I wrote last week, about the Queen’s funeral, that grandness and ceremony play a vital role in public life, and that Ireland should try and get better at that. Not aping the Monarchy, but understanding the role it plays in promoting a sense of national pride and reverence. There should be an effort made to promote the idea that the President and Taoiseach of Ireland are important people: That they represent us all on the global stage, and that their arrival to New York or Ennis or anywhere else is a notable event.

The Americans, for example, have understood this and taken it to extremes for years: Wherever President Biden goes, he goes in an Air Force Boeing 747. On the ground, he is met by an absurd armada of 40 or so vehicles, which have been flown ahead of him. American soldiers and policemen come with him, rather than trusting his protection to the country he is visiting. The effect this creates, psychologically, is not to be downplayed: When the President sweeps into some place, nobody is in any doubt that the most important man in the world has just arrived.

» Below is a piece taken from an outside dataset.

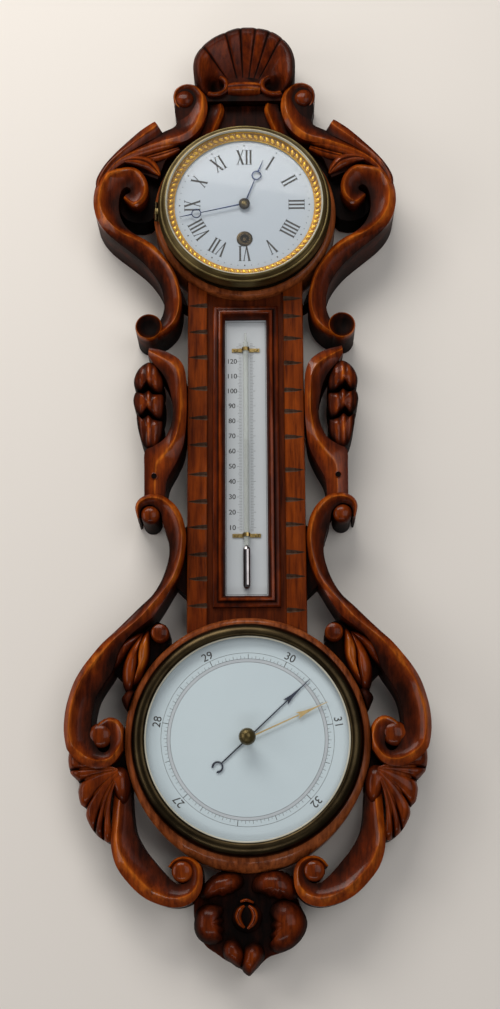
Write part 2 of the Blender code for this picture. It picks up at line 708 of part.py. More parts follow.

When Micheál Martin arrives in New York, by contrast, in the business class section of a standard Aer Lingus flight, the sense is the opposite: Here lands a person of almost no consequence at all.

Is that really the image we should be going for, as a country? Surely there’s a happy medium between Biden’s nonsensical motorcade, and Ireland’s national addiction to insisting that her leaders are on a par with the lawyer sitting beside them on a plane, off to have a meeting about intellectual property?

My own view is that the country should have its own plane, for official transport, and official business, and that this plane should be a little larger than the barely used Learjet that we currently have. Deck the thing out in the national colours. Put a big Irish harp on the tail. When it lands abroad, let nobody be in any doubt about who has landed, and who they represent.

The thing the Americans understand, by the way, that we do not, is this: The Motorcade and Air Force One are not really about the majesty of Joe Biden. They are about projecting awe and reverence for the United States. Just as the funeral last week was not really about Elizabeth II of Windsor, but about Britain’s sense of itself as a country. What does it say about our sense of ourselves as a country that our leaders, by contrast, are expected to fly economy?